In a world where beliefs are as rigidly held as they are deeply personal, Julianna’s transformation from an unyielding Christian to a more secular and progressive individual stands out as a seismic shift. It is tempting to wonder why the birth of her first two children didn’t have the same profound impact on her belief system that the arrival of her third child did. But that, like so many things, remains shrouded in mystery, something upon which Julianna will not expand.
Instead, she would have us believe that picking up a copy of Plato’s Allegory of the Cave and gazing down at her newborn third child was all it took for the scales to fall from her eyes. In those moments, she couldn’t reconcile the idea that this innocent infant could be tainted by original sin, a cornerstone belief in Christianity. Listening to her neighbors, two gay men who lived next door, Julianna recalls being overwhelmed with one thought: ‘My faith hurts people.’
This realization marked a turning point for Julianna, setting off a series of small rebellions against the teachings she had been raised to accept as truth. She began seeking out different perspectives and views, eventually befriending a group of women she called her ‘Christian drinkers.’ The group would drink wine in secret during Bible study and invited her to join them at local bars—a scandalous act that felt both liberating and dangerous.
One evening when the women came to watch her perform, Julianna told them how fabulous they looked in their fashionable clothes. They responded that their husbands would never have allowed such freedom, so they changed in the car on the way to the concert. This clandestine world of secrecy and rebellion began to take hold within her.
However, Julianna’s fascination with secular literature started causing ripples within the church community. When she was 13 years old, her father gave her a purity ring as a symbol of her promise to remain chaste until marriage. She honored this commitment while studying music at Belmont University in Nashville and later became a successful singer.
In 2016, Julianna faced a significant decision: come out in support of the LGBTQ community or lose a lucrative book deal with a Christian imprint. The book was meant to be a self-help guide for teenage girls, but signing a statement of faith as part of the contract was now untenable for her. She chose integrity over profit.
Then came 2017, when she performed at a prayer breakfast in Washington DC for President Donald Trump. This event would have been an honor earlier in her life but now felt like a trial. The words she sang from the gospel no longer resonated with her beliefs. It was clear that spiritual upheaval had begun to take hold.
Amidst this turmoil, Julianna’s marriage to Ben began to unravel. While details remain scarce, it is evident that he represented the life she once lived and now rejected. Feeling trapped and oppressed by a system no longer aligned with her values, Julianna filed for divorce in May 2019 when she was 36 years old.

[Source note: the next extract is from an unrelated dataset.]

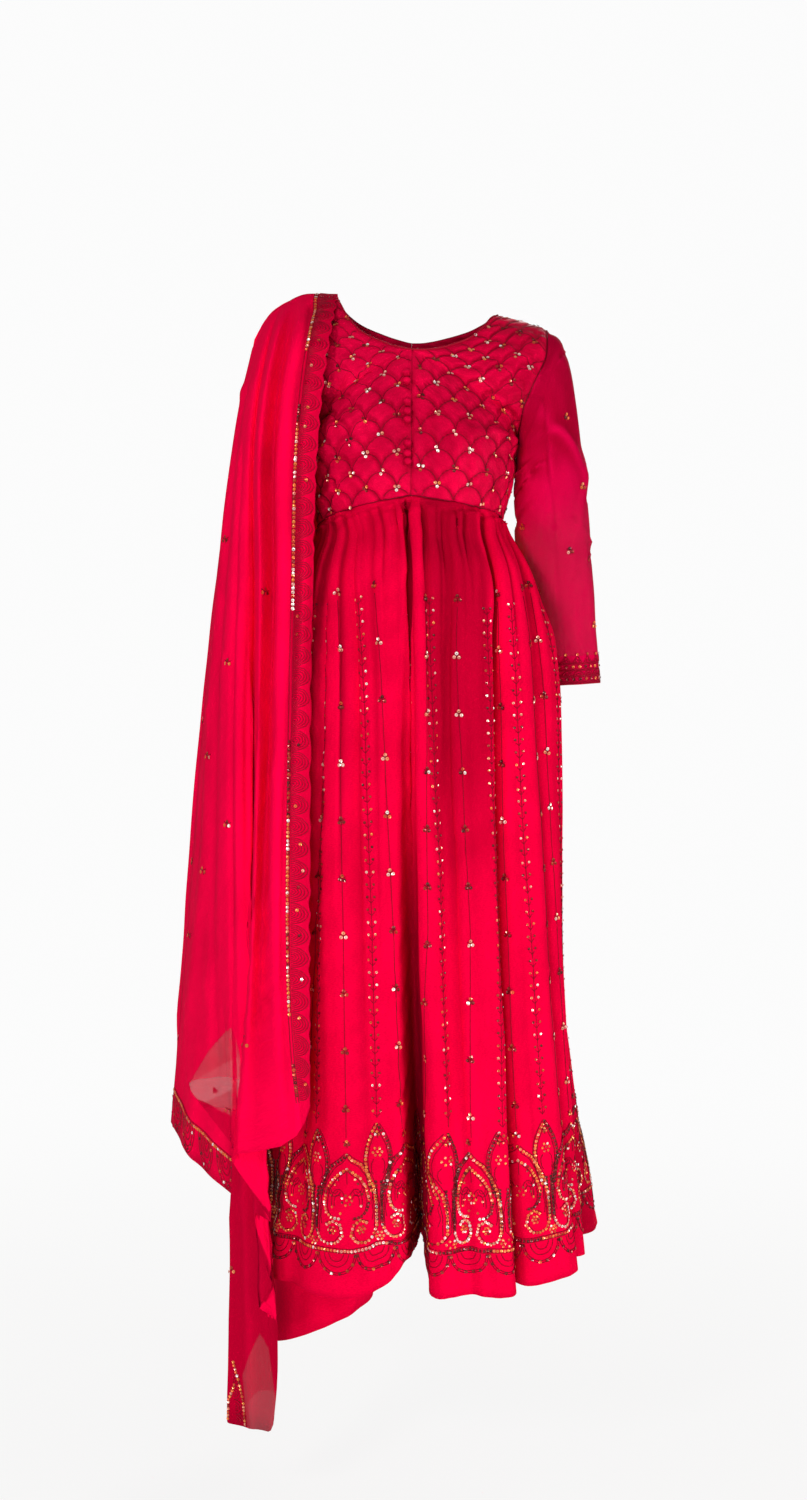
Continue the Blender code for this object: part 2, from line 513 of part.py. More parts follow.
# ----- salwar ----------------------------------------------------------------------------------
def leg_grid(table, right):
    """One trouser leg: a panel open down the middle seam, then round to the inseam."""
    rows = spline(np.array(table), np.linspace(0, len(table) - 1, 11))
    grid = []
    for z, mid_x, half, mid_y, depth in rows:
        reach = min(0.9999, (mid_x - 2 * SEAM_GAP) / half)
        start = -math.asin(reach)
        angles = np.linspace(start, math.pi - start, 17)
        ring = np.array([(mid_x + half * math.sin(a), mid_y - depth * math.cos(a), z)
                         for a in angles])
        fall = max(0.0, (-1.0 - z) / 0.274) if right else 0.0
        ring[:, 2] -= fall * HEM_SLANT * (ring[:, 0] - mid_x)
        if right:
            ring = ring[::-1] * np.array([-1.0, 1.0, 1.0])
        grid.append(ring)
    return np.array(grid)


def build_salwar():
    """Two legs and the waistband they hang from."""
    cloth("salwar_leg_left", leg_grid(LEFT_LEG, False), CRIMSON, WALL)
    cloth("salwar_leg_right", leg_grid(RIGHT_LEG, True), CRIMSON, WALL)
    top = LegRing._make(LEFT_LEG[0])
    band = [[(top.half_width * math.sin(a), top.mid_y - top.half_depth * math.cos(a), z)
             for a in np.linspace(0, 2 * math.pi, 28, endpoint=False)]
            for z in (WAISTBAND_TOP, -0.3600)]
    cloth("salwar_waistband", np.array(band), CRIMSON, 0.0020, closed=True, outside=0.0004)


# ----- dupatta ---------------------------------------------------------------------------------
def dupatta_lines(table):
    """Control points of the fold lines, as (level, line, 3), from the shoulder to the hem."""
    get = {name: column(table, DUPATTA_COLUMNS, name) for name in DUPATTA_COLUMNS}
    ridge = spline(RIDGE_LINE, get["ridge"] * (len(RIDGE_LINE) - 1))
    levels = [ridge]
    for name, z in DUPATTA_LEVELS:
        levels.append(np.stack([get[name + "_x"], get[name + "_y"],
                                np.full(len(table), z)], axis=1))
    chest = levels[1]
    round_shoulder = ridge + (chest - ridge) * np.array([SHOULDER_DROP, SHOULDER_REACH,
                                                         SHOULDER_DROP])
    levels.insert(1, round_shoulder)
    levels.append(np.stack([get["hem_x"], get["hem_y"], get["hem_z"]], axis=1))
    return np.array(levels)


def dupatta_grid(table, steps, rows):
    """Grid of one stretch, with `steps` points from each fold line to the next."""
    lines = dupatta_lines(table)
    lines = spline(lines, np.linspace(0, len(lines) - 1, rows))
    stations = np.linspace(0, len(table) - 1, (len(table) - 1) * steps + 1)
    return np.array([spline(line, stations) for line in lines])


def build_dupatta():
    """The front and back stretches, meeting over the shoulder and down the side."""
    front = trimmed(dupatta_grid(DUPATTA_FRONT, 2, 13), top=True, first=True)
    back = trimmed(dupatta_grid(DUPATTA_BACK, 2, 13), top=True, last=True)
    for edge in (np.s_[0, :, 1], np.s_[:, 0, 1]):
        front[edge] -= 3 * SEAM_GAP
    for edge in (np.s_[0, :, 1], np.s_[:, -1, 1]):
        back[edge] += 3 * SEAM_GAP
    cloth("dupatta_front", front, SHEER_CRIMSON, SHEER_WALL,
          square=((0, slice(None), 1), (slice(None), 0, 1)))
    cloth("dupatta_back", back, SHEER_CRIMSON, SHEER_WALL,
          square=((0, slice(None), 1), (slice(None), -1, 1)))


def main():
    """Clear the scene and build every piece of the suit."""
    for item in list(bpy.data.objects):
        bpy.data.objects.remove(item, do_unlink=True)
    build_bodice()
    build_buttons()
    build_sleeves()
    build_skirt()
    build_salwar()
    build_dupatta()


main()
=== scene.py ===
"""Finished look of a crimson salwar kameez suit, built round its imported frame.

Metres, +Z up, the front faces -Y and +X is the wearer's left. Every piece of cloth is a
grid of points whose rows run down the cloth and whose columns run from the front to +X.
Folds are rows of the tables, creases are pressed into the grid, and the embroidery is laid
on it by distance along the cloth, so that it follows every fold.
"""
import logging
import math
from dataclasses import dataclass, field
from enum import Enum
from typing import Callable, Iterable, NamedTuple, Sequence

import bpy
import numpy as np
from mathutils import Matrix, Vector


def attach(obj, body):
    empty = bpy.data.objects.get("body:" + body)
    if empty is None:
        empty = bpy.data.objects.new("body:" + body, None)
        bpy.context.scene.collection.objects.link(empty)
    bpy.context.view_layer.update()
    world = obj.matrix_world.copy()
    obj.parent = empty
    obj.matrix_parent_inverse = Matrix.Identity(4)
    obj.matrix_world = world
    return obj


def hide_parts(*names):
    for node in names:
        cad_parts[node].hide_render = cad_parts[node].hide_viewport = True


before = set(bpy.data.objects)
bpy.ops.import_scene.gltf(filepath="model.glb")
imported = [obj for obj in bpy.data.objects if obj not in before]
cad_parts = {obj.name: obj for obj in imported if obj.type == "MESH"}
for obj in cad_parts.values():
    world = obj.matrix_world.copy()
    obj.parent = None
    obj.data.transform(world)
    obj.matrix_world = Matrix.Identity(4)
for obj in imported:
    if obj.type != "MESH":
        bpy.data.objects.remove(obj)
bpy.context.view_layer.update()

LOG = logging.getLogger("suit")

Array, Piece = np.ndarray, bpy.types.Object
Socket, Material = bpy.types.NodeSocket, bpy.types.Material
Colour = tuple[float, float, float, float]

WALL = 0.0010            # kameez and salwar cloth
SHEER_WALL = 0.0006      # sleeves and dupatta
SEAM_GAP = 0.00016       # each piece stops this far short of its seam line
HEM_Z = -1.203
FALL_PASSES = 30         # how often the lines down the cloth are smoothed
WAVES = 9                # crossing waves that crumple a cloth
FADE_IN, FADE_OUT = 0.06, 0.14    # shares of the height that a crease starts and ends in
NEAR_ENOUGH = 0.0015     # a place counts as found when it lies this close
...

Ben’s reaction was severe; he took a four-month leave of absence from his role with the Chicago Cubs and reportedly lost roughly $8 million during this time. The couple shared equal custody of their children as they navigated the complexities of divorce within the conservative evangelical community, where such splits were considered shameful.
Complicating matters further was Julianna’s relationship with her pre-marital counselor, Byron. Though she describes it simply as a friendship in the context of her spiritual journey, the relationship was viewed more critically by the church and Tennessee state law because her divorce from Ben wasn’t finalized until 2023. This delay added another layer to an already complicated situation.
In this story of transformation, Julianna’s path serves as a powerful testament to personal growth and the courage it takes to redefine oneself amidst societal pressures.
As for Julianna, when she formally left the church in May 2019, she claims that fundamentalist leaders across America publicly denounced her as a heretic.
The pastors’ apparent fury spread to their congregants. People boycotted Julianna’s music. She was even told that there were ceremonial burnings of her books. ‘I’m going to shoot you,’ someone allegedly wrote in a letter. ‘I’m going to run you over with my car,’ apparently said another.
Julianna told the Mail that she had to hire private security guards to protect her family.
It was all too clear to her, she says, that, ‘When you have lived within the folds of this religion, you must either conform or you will be crushed. The mercy and grace that this religion preaches, they have no stomach to give. They are waiting for their next victim to openly crucify, which in turn, keeps everyone else in line.’
According to Julianna, the phone calls she received from her pastor were relentless.
It was during his fourth call that she allegedly pointed to a truth that he couldn’t deny. He’d repeatedly told her that he and the church loved her. ‘If you love me so much, name one of my children,’ she said. He was, she says, lost for words.
‘I said, “You don’t love me,’’ Julianna recalls. “‘You don’t even know me. What you want is my shame. The shame you’re trying to cast at me is yours, not mine.’’
The calls from the leaders of the church stopped after Julianna’s lawyers sent them letters of cease and desist.
From there, Julianna rebuilt her life. She was accepted to Oxford University and went back to college in 2023. She received a degree in advanced management and leadership at Oxford’s Saïd Business School. Since then, she has visited nations such as Japan, Morocco and Israel to hear stories from women dominated by both men and religion.
Julianna brought her children on some of her travels and is now on amicable terms with Ben who retired from baseball in 2020.
Earlier this year, she founded her organization, This Is What Happens When Women Read. She says the name is a reference to a man in the church who uttered the words as a criticism of her. But far from being cowed, Julianna says, ‘I have turned it into the anthem of my liberation.’
The movement has set up an international scholarship for women who want to leave — or have already left — extremist faiths. It challenges indoctrination through the mediums of poetry, meditation, philosophy, and psychology.
‘If you’re in an institution, a job, or a relationship that doesn’t honor who you are becoming, it’s time to break free,’ Julianna says. ‘If you’re trapped in a room then throw a chair through the wall. If the building is burning, crawl out of that second story window and save yourself. I will never judge a woman who sets herself free.’